Elizabeth Kuligowski (Title: Red on the Inside)

Elizabeth Kuligowski writes feminist horror and dark YA novels. She has a degree in Classical Studies from King’s College London, from which she learned that the gods are terrible people. She is a vegetarian, a connoisseur of mid-2000s punk rock music, and a collector of weird superstitions. Elizabeth lives in Essex with her husband and two daughters.

Sophia Magbagbeola (Title: Dolly from Ikoyi)

Sophia is from Birmingham UK, adopted by Nigeria and is currently living in Oxfordshire. She has been a zookeeper, care worker, yoga teacher, occasional surfer and is currently working in mental health. She is also now a mother. Dolly from Ikoyi, was written between night feeds and naps, inspired by hearing Dolly Parton’s ‘Jolene’ played in a bar in Nigeria.

Genevieve Marenghi-Daly (Title: She Freezes Who Does Not Burn)

After graduating with BA Hons in English and Philosophy from Exeter University, Genevieve worked for eleven years at the Weekend FT, where she helped create and launch How To Spend It magazine. For nine years, she has volunteered as a room steward and ghost tour guide at Ham House – the magnificent Jacobean mansion where her book is set.

Nana Afua Pierre (Title: A Boy Called Silence)

Nana Afua Pierre is a British-Ghanaian writer based in Gloucestershire. Her manuscript, A Boy Called Silence, was longlisted for the 2019 Mslexia Novel Competition and shortlisted for the SI Leeds Literary Prize 2020. In 2021, she was awarded a mentorship with award-winning author, Sara Collins, through the Curtis Brown Creative Breakthrough programme.

Emma van Straaten (Title: Heartstring)

Emma van Straaten was born in London and raised in West Sussex, receiving her degrees in English from Durham University. A swiftly abandoned career in law led her to the V&A Museum where she now works in fundraising. She lives in Putney with her husband and baby daughter.

Niloufar Tabatabai (Title: Say My Name)

Niloufar Tabatabai is a British-Iranian 28 year old based in London. Despite always aspiring to be a writer, Niloufar only took up writing during lockdown in between training to be a solicitor. She has never taken a creative writing course, but hopes to in the coming months. This is the first writing competition she has entered.
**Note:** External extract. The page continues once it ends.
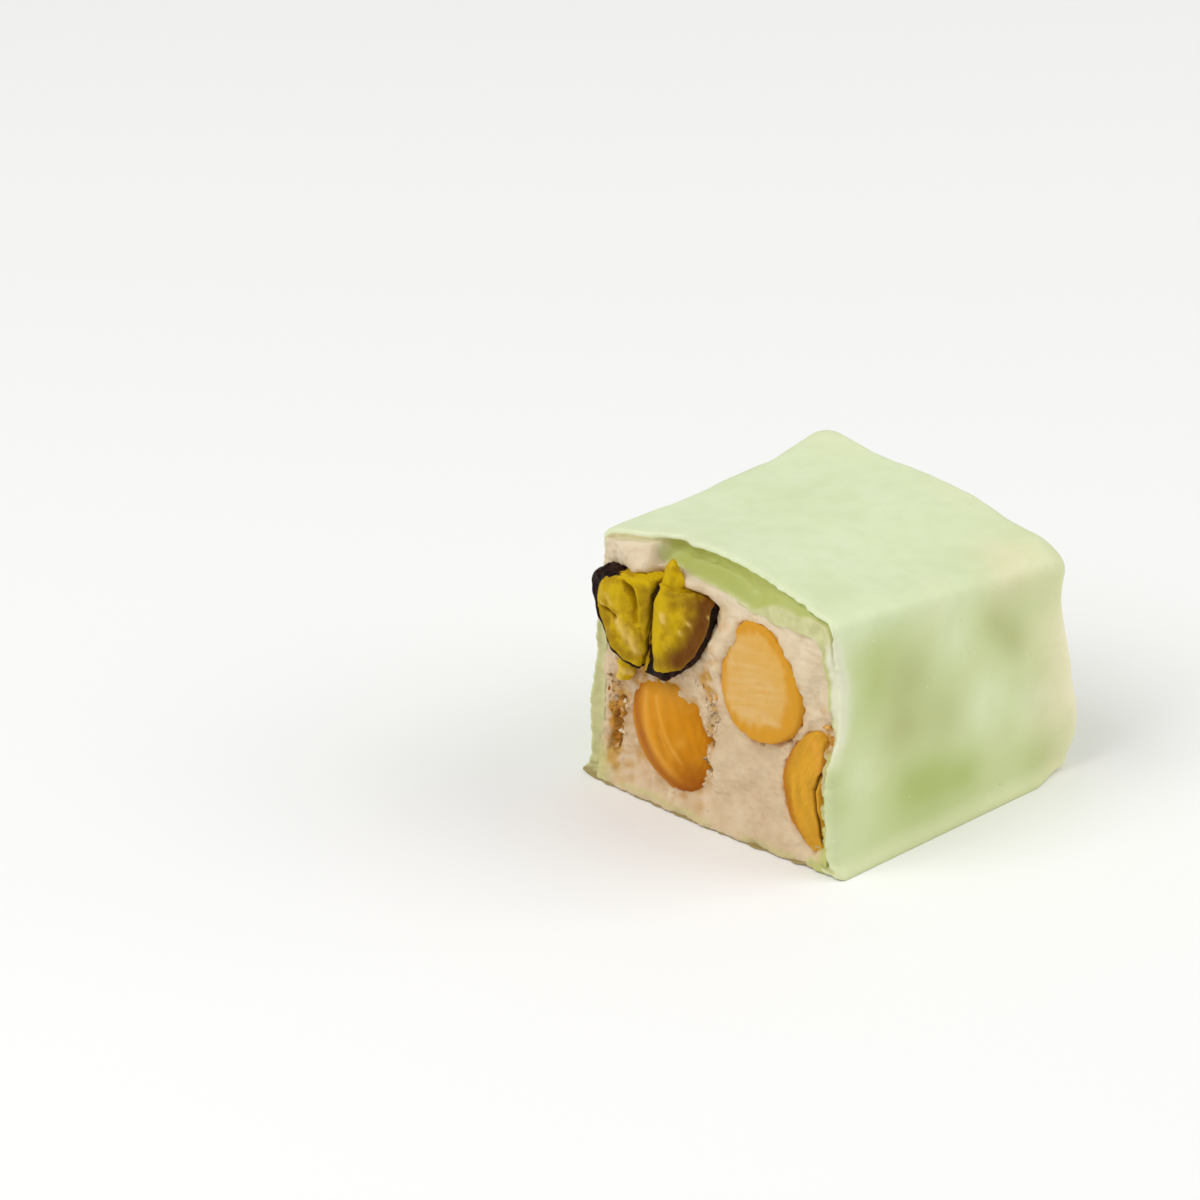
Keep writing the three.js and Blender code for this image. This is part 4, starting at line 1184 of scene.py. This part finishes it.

April Yee (Title: Dosage and Control)

April Yee is a writer and translator. A Harvard and Tin House alumna, she reported in more than a dozen countries before moving to the UK, where she contributes to Ploughshares online and mentors for UAL’s Refugee Journalism Project. She is shortlisted for the 2021 Fitzcarraldo Essay Prize and the University of East Anglia’s 2021/2022 David T.K. Wong Fellowship.